The adventure begins with the imaginary Wonderland theme park that lives in the imagination of June (Brianna Denski) and her mother (Jennifer Garner.) When her mom gets sick, June decides to stop playing with the make-believe amusement park in her house. And when she ventures into the woods, guess what place she discovers is real!

What could be a cute premise for an adventure story with some great gimmicks and set pieces, however, is anything but. In reality, it’s a depressing allegory that plays more like a mutant hybrid of Mad Max: Fury Road and Inside Out.

I commend the lack of fart jokes that would’ve been easy to incorporate. But that doesn’t excuse the absence of all subtlety with the film’s major themes. If Wonderland is an allegory for staying optimistic in crisis, we understand it after the first half hour. But once every single character has repeated the lesson on screen, it’s annoying.

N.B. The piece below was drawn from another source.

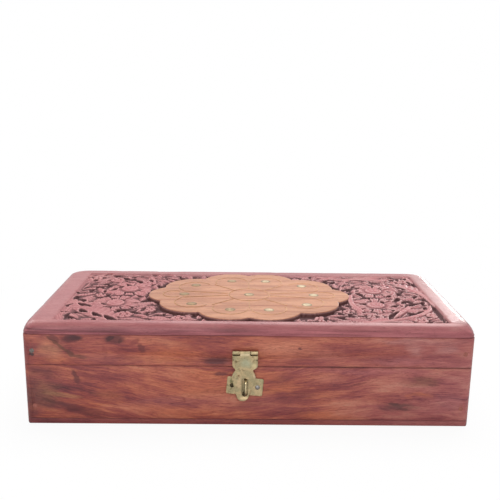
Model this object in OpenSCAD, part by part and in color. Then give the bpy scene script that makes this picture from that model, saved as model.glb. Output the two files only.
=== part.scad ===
// Hinged wooden box with a carved lid, an inlaid medallion and a brass hasp.
// Millimetres. +X is right, +Y is the back, +Z is up.
// The origin is the middle of the wooden box's bottom face.

/* [Box] */
// Width of the box, left to right
box_w = 250; // [235:1:300]
// Depth of the box, front to back
box_d = 114.5; // [112:0.5:140]
// Height of the closed box
box_h = 60.5; // [56:0.5:90]
// Height of the seam between base and lid
seam_h = 35.5; // [30:0.5:38]
// Thickness of the side boards and rails
side_t = 8; // [7:0.5:12]
// Thickness of the bottom board
bottom_t = 3.5; // [2.5:0.5:6]
// Thickness of the lid's carved top board
top_t = 7.2; // [5.5:0.1:9]
// Radius of the upright corners
corner_r = 3; // [1:0.5:4]
// Radius of the top board's upper edges
top_edge_r = 5.4; // [2:0.1:5.4]
// Radius of the bottom board's lower front and back edges
foot_edge_r = 0.8; // [0.4:0.1:2]
// Radius of the bottom board's lower left and right edges
foot_side_r = 1.8; // [0.4:0.1:2.4]

/* [Carved field] */
// Border left of the carved field
border_left = 16; // [12:0.5:20]
// Border right of the carved field
border_right = 13; // [12:0.5:20]
// Border in front of the carved field
border_front = 4.8; // [4:0.1:8]
// Border behind the carved field
border_back = 12.2; // [8:0.1:13]
// Depth of the carved ground below the border
carve_depth = 3; // [1.5:0.1:3.5]
// Depth of the flowers' and leaves' tops below the border
relief_drop = 0.5; // [0.2:0.1:1]
// Width of the carved stems
stem_w = 2.2; // [1.6:0.1:3]
// Radius of the large flowers
flower_r = 15; // [12:0.1:16]
// Petals of a large flower
flower_petals = 12; // [8:1:16]
// Distance from the middle of the lid to the large flowers
flower_x = 78.5; // [76:0.5:84]
// Distance between a side's two large flowers
flower_pitch = 30; // [28:0.5:32]
// Distance by which front flowers lie further left, and back flowers further right
flower_stagger = 2; // [0:0.5:4]
// Radius of the round button in a large flower
button_r = 5; // [3:0.1:6]

/* [Medallion] */
// Distance from the field's middle to the medallion's middle, towards the back
medallion_shift = 1.8; // [0:0.1:3]
// Radius of the left and right lobes
side_lobe_r = 15.4; // [14:0.1:17]
// Distance out to the middle of the left and right lobes
side_lobe_x = 47.1; // [44:0.1:50]
// Radius of the four slanting lobes
slant_lobe_r = 19.4; // [18.5:0.1:21]
// Distance out to the middle of a slanting lobe
slant_lobe_x = 34.5; // [33:0.1:36]
// Distance back to the middle of a slanting lobe
slant_lobe_y = 15.9; // [15:0.1:17]
// Radius of the two front and two back lobes
end_lobe_r = 19.3; // [18.5:0.1:20]
// Distance out to the middle of a front or back lobe
end_lobe_x = 11.3; // [10:0.1:12]
// Distance back to the middle of a front or back lobe
end_lobe_y = 28.3; // [27:0.1:29]

/* [Inlay] */
// Radius of a brass disc
disc_r = 3.4; // [2:0.1:3.8]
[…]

 Photo: Paramount Pictures
Photo: Paramount Pictures

The only truly charming or creative element to the story are the bouncy songs the children sing on their way to math camp for the summer. To the writers credit, June has a variety of skills and talents that set a great example for kids.

It is, however, strange to see an entire neighbourhood of children obsessed with playing outside and studying engineering. A bunch of wholesome kids learning math and playing outside in the iPad age? Something about this math camp doesn’t "add" up.

But the best part of Wonder Park is unquestionably the animation. Despite irregularities in the story and an onslaught of boring jokes, the film looks fantastic. The animated characters and sets are colourful, crisp and bright. When the park is open and kids are frolicking through the fun, the place is a visual odyssey.

Where the concept of a theme park adventure goes wrong is having the place look like a dump for most of the movie. And that’s being kind to garbage dumps - and apocalyptic wasteland is more appropriate. And sadly, that negativity permeates most of the film.

It’s tough to imagine a movie having too many ideas going despite an 85 minute run time. Yet somehow they do it. Where are we supposed to pay attention? The porcupine with a disturbing crush on a warthog? The laughable cheesy blame-game the animals play on each other? The zombie plush toys?!

Even for families currently bored after a week of March break, there is a cavalcade of better family films to see. That’s especially true if it’s animation you’re craving: both The Lego Movie 2 and the terrific How to Train Your Dragon: The Hidden World are still in theatres. Even the recent Oscar-winning Spider-Man: Into the Spider-Verse is still playing.

Whatever you choose to keep the kids on break occupied, there’s no movie filled with less wonder and joy than this.

Wonder Park

1 1/2 out of 4 stars

G, 1hr 25mins. Animated Family Adventure Fantasy.

Starring Brianna Denski, Mila Kunis, John Oliver, Norbert Leo Butz, Matthew Broderick and Jennifer Garner.

Now Playing at Film.Ca Cinemas, Cineplex Winston Churchill and Cineplex Oakville & VIP.

Note: while normally the film’s director is also listed, this film is credited without one. This is because the director was fired in January 2018 due to allegations of sexual misconduct.